Shell to slash oil reserve figures for 2007

Shell to slash oil reserve figures for 2007

Anglo-Dutch oil giant Shell is to cut its reserve figures for 2007, taking about 1.3 billion barrels off its books or the equivalent of nearly one year’s production, The Observer said Sunday.

The weekly newspaper said the company would announce the writedown of at least 200 million barrels off the estimates for its operations in Nigeria while another 1.1 billion barrels would be lost from Russia.

The revision of its booked proven reserves will be outlined when Shell chief executive Jeroen van der Veer sets out the company’s annual strategy presentation on Monday, it added, without citing sources.

Van der Veer would also explain that production growth will be “zero or near zero” until 2010, the newspaper said.

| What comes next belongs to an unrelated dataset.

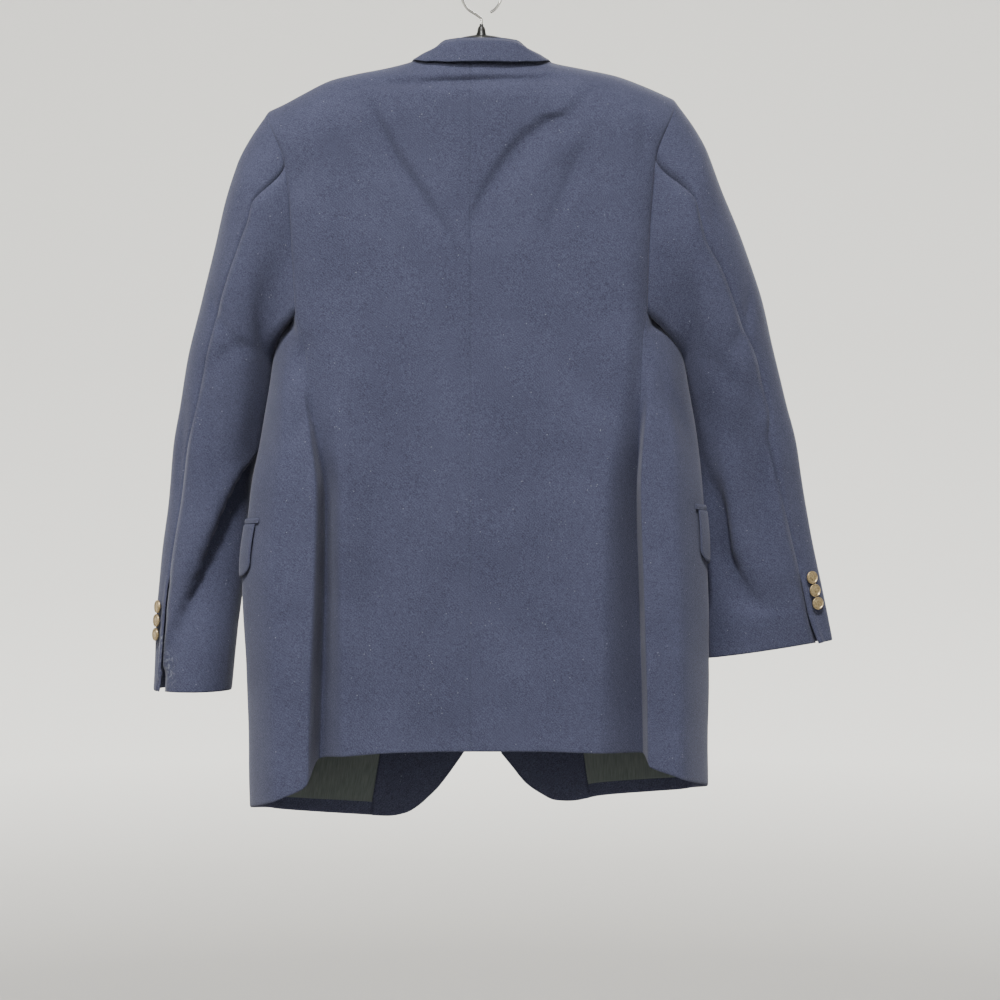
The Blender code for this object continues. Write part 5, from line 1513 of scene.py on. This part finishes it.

Shell was hit with record fines and forced to pay compensation in 2004 after misstating its reserve figures for 2002 by 20 percent, prompting a share price slump, the departure of key executives and a company reorganisation.

The newspaper said they had been forced to act this time round because rebels had sabotaged facilities in Nigeria and its joint venture with the government had stalled for lack of investment and rising taxes.

Losses in Russia result from Shell’s sale of part of its stake in the Sakhalin 2 venture to the state-owned gas giant Gazprom. Further reserve cuts would come in production-sharing agreements in Asia and Africa, it added.

In all, the weekly said Shell’s reserve replacement ratio — the number of barrels produced compared with new barrels to replace them — is expected to fall to about 80 percent.